4. Prior to September 1991 the three companies operated separate bank accounts. Cheques in payment of their debts were drawn on their respective accounts. The second appellant was Morven's principal customer and debtor. When Morven's bank account needed to be replenished in order to pay accounts, a cheque was drawn on Acarau's bank account and paid into Morven's bank account in reduction of Acarau's debt to Morven.

5. In August 1991 it was decided to "amalgamate" the bank account in order to save duties and fees. The overdraft on the Morven bank account was paid out by means of a cheque on the Acarau bank account and the Morven account was closed. Presumably the same was done with the Terrera bank account. Thereafter receipts from Morven's customers were banked in the Acarau account and Morven's accounts were paid by cheques drawn on that account. This arrangement commenced on 2nd September 1991.

6. The seven cheques in question in this case were drawn pursuant to that arrangement in discharge of Morven's indebtedness to the respondent.

7. The contention for the appellants was that the payments were dispositions of monies which were the property of Acarau and were void by virtue of section 468(1). The contention for the respondent was that they were payments out of a joint bank account of monies which were the property of Morven. The action was tried by a Master (Judge Kelly). He held that the payments "emanated from the company Morven Pty Ltd and not the second plaintiff or, in other words, these were Morven's monies being used not the second plaintiff's." He gave judgment in favour of the respondent. This is an appeal against that judgment.

8. Evidence was given by Wendy Wotton, who was a director of and the bookkeeper administrator of the three companies, and bank statements and copies of journals were in evidence. There are gaps in the evidence but the picture as to what occurred after the beginning of September 1991 emerges with reasonable clarity.

9. At that time the bank accounts of Morven and Terrera were closed. Terrera need not be further considered. Morven's debt to the bank was discharged by a cheque drawn on the Acarau account. The Acarau bank account was in overdraft at all material times. As receipts of Morven were banked in the account the overdraft was thereby reduced and as payments were made to Morven's creditors the overdraft was thereby increased. Internally the affairs of Acarau and Morven were adjusted by journal entries.

10. Acarau was Morven's principal customer and was in debt to Morven at all material times. The effect of the journal entries was that when monies received by Morven were deposited in the Acarau account the amount of that indebtedness was shown as increasing and when debts of Morven were paid out of the Acarau account, the indebtedness to Morven was shown as increasing. The seven payments in question were treated in that way. The actual bookkeeping procedure was to offset the Morven receipts against the Morven payments on a monthly basis to arrive at the figure by which the Acarau debt to Morven arising from purchases, was reduced.

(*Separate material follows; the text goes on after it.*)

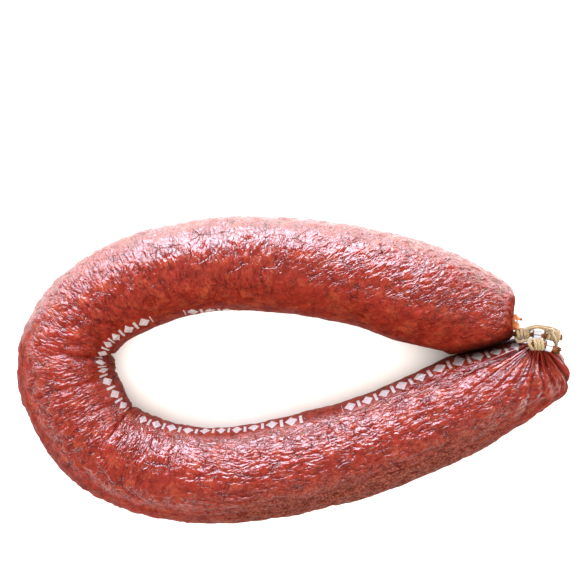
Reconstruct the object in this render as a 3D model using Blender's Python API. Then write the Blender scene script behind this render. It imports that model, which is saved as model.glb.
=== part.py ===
"""A cured salami bent into a ring and tied end to end, lying flat.

Pieces: the filled casing with its gathered ends, a metal clip on each neck, and the twine that
ties the two necks together. Sizes are in millimetres, and become metres in the objects.

Seen from above, the far arm runs along +Y and the near arm along -Y. The tight bend is at -X,
and the two ends meet at +X.
"""

import math

import bmesh
import bpy
from mathutils import Matrix, Vector

MM = 0.001
UP = Vector((0.0, 0.0, 1.0))
TURN = 2.0 * math.pi
SHARP = math.radians(60.0)  # edges that turn by more than this are shaded sharp

# --- Filled casing -----------------------------------------------------------------------------
CALIBRE = 43.0  # nominal diameter of the filled casing
SAG = 1.0  # how far each section settles, which leaves the flat underside it rests on
RING_STEP = 9.0  # spacing of the sections along the arms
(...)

11. It was argued that the inference from the evidence was that the three companies were joint holders of the bank account or at least that that analysis had not been excluded on the probabilities. I cannot agree. There was no documentary or other direct evidence as to the contract with the bank. It is apparent, however, that the Acarau account simply continued after 2 September 1991. The bank statements which are in evidence show the bank's customer as "Acarau Pty Ltd trading as Waterbed Warehouse Pooraka." Plainly Acarau was the customer of the bank. There is no evidence of any contractual relationship between Morven and the bank after 2 September 1991. It follows that when Morven receipts were deposited in the account they reduced Acarau's indebtedness to the bank and that when Acarau paid out monies to satisfy Morven's debts those payments increased Acarau's indebtedness to the bank.

12. As between the companies, there is no indication that Morven was treated as a debtor of the bank. The total of payments out of the account in satisfaction of Morven debts less the total of receipts into account from Morven debtors were journalized on a monthly basis as reducing Acarau's indebtedness to Morven.

13. I think that it is clear on the evidence that the payments were made by Acarau to the respondent to discharge Morven's debt to the respondent. The learned Master reached his conclusion by regarding "the direct payment by Acarau to the defendant ... as involving two transactions."

14. He said:
    "The first transaction is the journal entry whereby Morven
    acknowledges having received payment of part of Acarau's
    debt to it. The second transaction is the payment by Acarau
    of Morven's money to the defendant direct."

15. I do not think, however, that that analysis provides the answer to the question which arises under section 468(1) of the Corporations Law.

16. It is true that the payments made by Acarau to the respondent had the effect of reducing Acarau's debt to Morven. The question under section 468(1), however, is whether there was a disposition of property by Acarau to the respondent. The payments out of the Acarau bank account were plainly dispositions of property consisting of the proceeds of the cheques. Those dispositions were made to the respondent. It is not to the point that if relations between Acarau and Morven had been conducted differently the payments to the respondent might have been made by Morven and the disposition of property by Acarau might have been made to Morven. In the event, the property of Acarau was disposed of to the respondent. That disposition is void by virtue of section 468(1). The liquidator of Acarau is entitled to recover the monies paid, from the respondent, and Morven's debt to the respondent remains undischarged.

17. In my opinion the appeal should be allowed and the judgment of the master should be set aside. There should be judgment for the plaintiffs declaring that the impugned payments are void dispositions by virtue of section 468(1) of the Corporations Law and that the appellants recover from the respondent the sum of $10 490.58 with interest at the rate of six per cent per annum calculated in respect of each payment from the dates of payment specified in paragraph 4 of the Statement of Claim.

JUDGE2 BOLLEN J I agree with the reasoning of the Chief Justice and with the order which he proposes.

JUDGE3 MULLIGHAN J I agree that the appeal should be allowed and that orders should be made as proposed by the Chief Justice for the reasons expressed by him.